South working, tanto discusso, ma dove siamo?

Nei mesi passati è stato impossibile non parlare del south working, ovvero il lavoro remoto svolto dal sud Italia.

Fino a qua tutto in regola, ma perché la proposta ha creato molto scalpore sui giornali e in televisione?

Da buon italiano, se devo pensare alle fabbriche ed ai palazzoni pieni di uffici, la prima città a venirmi in mente è senza dubbio Milano.

Questo non è solo un gioco della mia mente, ma una realtà consolidata e sotto la vista di tutti.

L’idea che il cuore pulsante del lavoro Italiano potesse essere spostato nelle periferie, o ancor peggio, nel sud Italia, ha fatto sobbalzare lo zoccolo duro dell’industria, radicata nel nord Italia.

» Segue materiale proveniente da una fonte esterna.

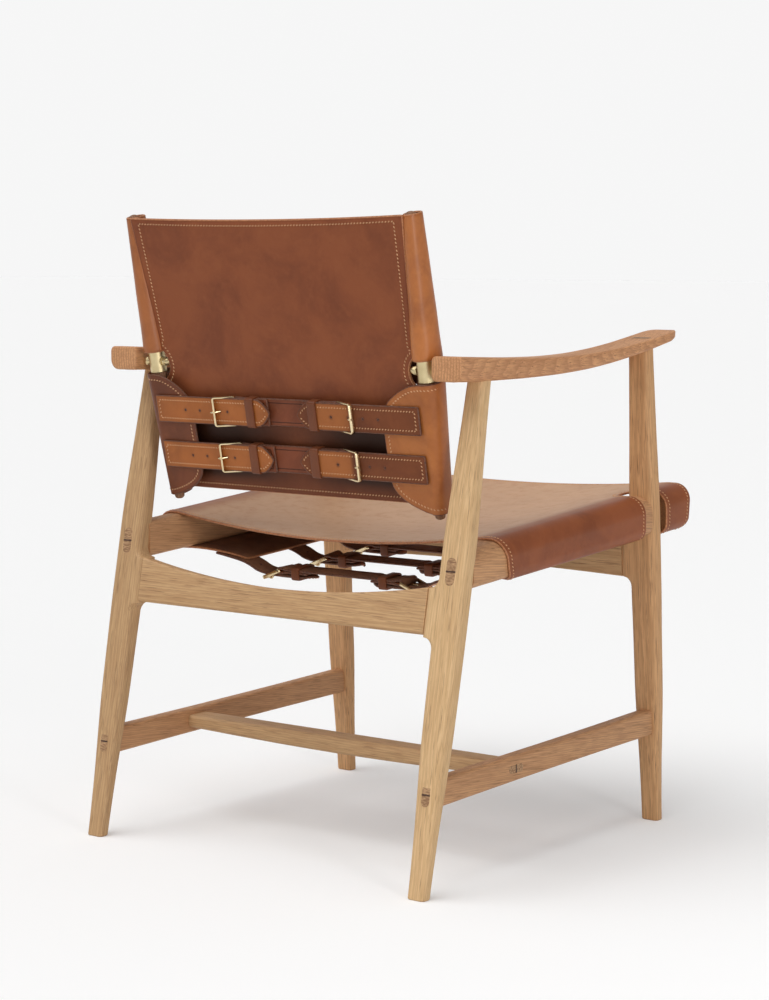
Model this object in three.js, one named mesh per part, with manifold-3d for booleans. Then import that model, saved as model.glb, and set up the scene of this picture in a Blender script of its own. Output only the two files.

Per capire dove siamo, con quella che è stata definita come una svolta, dobbiamo vedere chi sono queste persone e cosa fanno.

I south workers, questi sconosciuti

Parlando di south working, non possiamo tralasciare le persone che trainano questo movimento, ovvero i south workers. Queste persone provengono da numerose industrie, spesso legate al mondo tecnologico e internet.

La loro peculiarità? Per fare il loro lavoro hanno solo bisogno di un computer ed una connessione dati, potendo così lavorare da ogni luogo.

Tra loro ci sono anche un buon numero di cosiddetti nomadi digitali, ovvero persone che lavorano per uno o più clienti e passano il loro tempo libero muovendosi di dove in dove.

Questi possono lavorare come centralinisti (sempre in remoto, ovviamente), avere piattaforme di affiliazione per fare soldi con Amazon, offrire consultazioni SEO e molto altro ancora. 

Si pensa che nel 2030 circa il 29% della popolazione in Italia farà questo tipo di lavoro, senza quindi una posizione lavorativa fissa.

La verità non raccontata dai media

Conosco alcune persone che di recente si sono trasferite al sud per lavorare, data la momentanea chiusura del loro ufficio per ovvi motivi. Esatto, ho detto momentanea.

I giornali e la televisione dipingono questo south working come una migrazione di massa dalle grosse città del nord, creando allarmismo, fomentando rivalità e instillando false speranze a coloro che vorrebbero tornare a vivere al sud in via permanente.

La maggior parte delle imprese che ha concesso il lavoro da casa ai suoi dipendenti, riaprirà non appena la situazione di rischio sarà conclusa.

Questo vuole dire che, sebbene per il momento il trend sia in discesa per l’affitto in città come Milano o Torino, verso la fine del 2021 le cose dovrebbero cambiare.

Sarebbe davvero bello se l’Italia si aprisse al concetto di lavoro in remoto permanente, come fatto da numerosi stati Europei, ma la strada, per il nostro paese, è molto in salita e non sarà semplice.

Ci sarà mai uno scenario favorevole al lavoro a distanza

Sicuramente, nel futuro, lavorare da casa e/o a distanza, sarà sicuramente possibile nel nostro paese. Purtroppo però, ai nostri tempi, siamo ancora un po’ indietro rispetto alla mentalità estera.

Pensando allo smart working, immaginiamo a persone sedute davanti alla loro TV 65 pollici a grattarsi la pancia e stare su Netflix.

In parte, forse, questo è anche vero, ma il nostro non rimane comunque un caso isolato. Gli opportunisti sono ovunque e guardare il fattore geografico conta davvero poco.

Speriamo davvero che l’Italia diventi, con il tempo, un paese più aperto dal punto di vista lavorativo, potendo offrire opportunità concrete alle persone che ci vivono, inclusa la possibilità di lavorare in ogni luogo, che sia a nord o a sud.

Tante persone vedono nel south working in modo di stare vicino alla propria famiglia, magari dopo anni di allontanamento per motivi lavorativi o di studio.

Vedremo quello che succederà, sperando in un cambio concreto e che possa realmente ribaltare le cose.